Randy and I need to bring this idea up to our pastor. Whaddaya think, Randy? With a Legislature like ours ("The protest drew little attention inside the State House as legislators
began their six-week countdown to the end of the 2007 session"), I think it would be wise for people of good will to appeal to the Higher Power.

In any case, this development was encouraging, because it was the first step beyond Coach Spurrier’s comments, in terms of assembling a coalition of mainstream forces to press our lawmakers to do the right thing — however reluctant they are even to speak of it.
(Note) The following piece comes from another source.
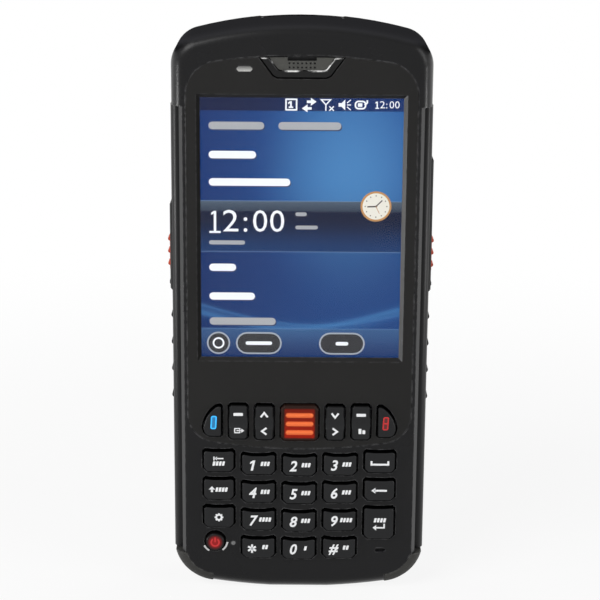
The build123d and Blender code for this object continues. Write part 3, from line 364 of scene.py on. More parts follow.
def moulded(
    name, base, roughness, grain, depth, wear=0.0, wear_colour=None, level=0.3, patch=0.25, sides=None
):
    """Moulded plastic or rubber: grain, worn edges, handling patches and a few dust specks.

    sides holds painted shading: the gain of the colour and the specular level of faces that turn away from
    the front, and the gain of the colour of faces that look up; a gain above one paints light, and one
    below paints shade."""
    graph, shader = material(name)
    handling = graph.group("Handling", Size=0.018, Contrast=1.0)
    tone = graph.mix(handling["Patches"], scaled(base, 1 - patch), scaled(base, 1 + patch))
    tone = graph.mix(graph.times(handling["Specks"], 0.18), tone, scaled(base, 1.0, 0.06))
    # Worn edges; on the housings and the battery cover the lighter edge colour is also a painted highlight
    # along them.
    if wear:
        mask = graph.group("Edge Wear", Radius=0.5 * MM, Amount=wear, Breakup=650.0)["Mask"]
        tone = graph.mix(mask, tone, wear_colour or scaled(base, 3.0, 0.01))
    if sides:
        painted_side_shading, side_level, painted_top_shading = sides
        front = graph.front(0.55, 0.97)
        up = graph.facing()[2]
        # Painted shading by facing: faces turned from the front and faces that look up take their own gains
        # of the colour.
        tone = graph.mix(front, scaled(base, painted_side_shading), tone)
        tone = graph.mix(graph.ramp(up, 0.45, 0.80), tone, scaled(base, painted_top_shading))
        side_shine = graph.times_plus(graph.ramp(up, 0.10, 0.50), -side_level, side_level)
        level = graph.times_plus(front, graph.minus(level, side_shine), side_shine)
    graph.feed(shader, {
        "Base Color": tone,
        "Roughness": graph.times_plus(handling["Patches"], 0.16, roughness - 0.08),
        "Specular IOR Level": level,
    })
    add_grain(graph, shader, depth, 1.0 / grain, 0.2)
    return graph, shader


def bezel_material(finishes):
    """The plate's finish: matt, but shiny on slopes that face left and dull on those that face right."""
    level = 0.19
    graph, shader = moulded(
        "bezel", finishes.bezel, 0.38, finishes.grain * 0.7, 0.006 * MM, wear=0.8,
        wear_colour=(0.072, 0.072, 0.075), level=level,
    )
    across = graph.facing()[0]
    right, left = graph.ramp(across, 0.25, 0.6), graph.ramp(across, -0.25, -0.6)
    level = graph.times_plus(right, -0.16, level)
    graph.link(graph.times_plus(left, 0.43, level), shader.inputs["Specular IOR Level"])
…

30 thoughts on “Methodist ministers

  1. Jay

    Do the politicians in the state house work for us or not? I really don’t think they give a crap about their constituents when it comes to anything remotely controversial or ‘progressive’, if you consider eliminating racist symbols of the past and ensuring the health of the citizenry progressive. Like in your previous post about smoking, there are plenty of people who want to see action on these issues, but our elected representatives seem to have no desire or stomach for it.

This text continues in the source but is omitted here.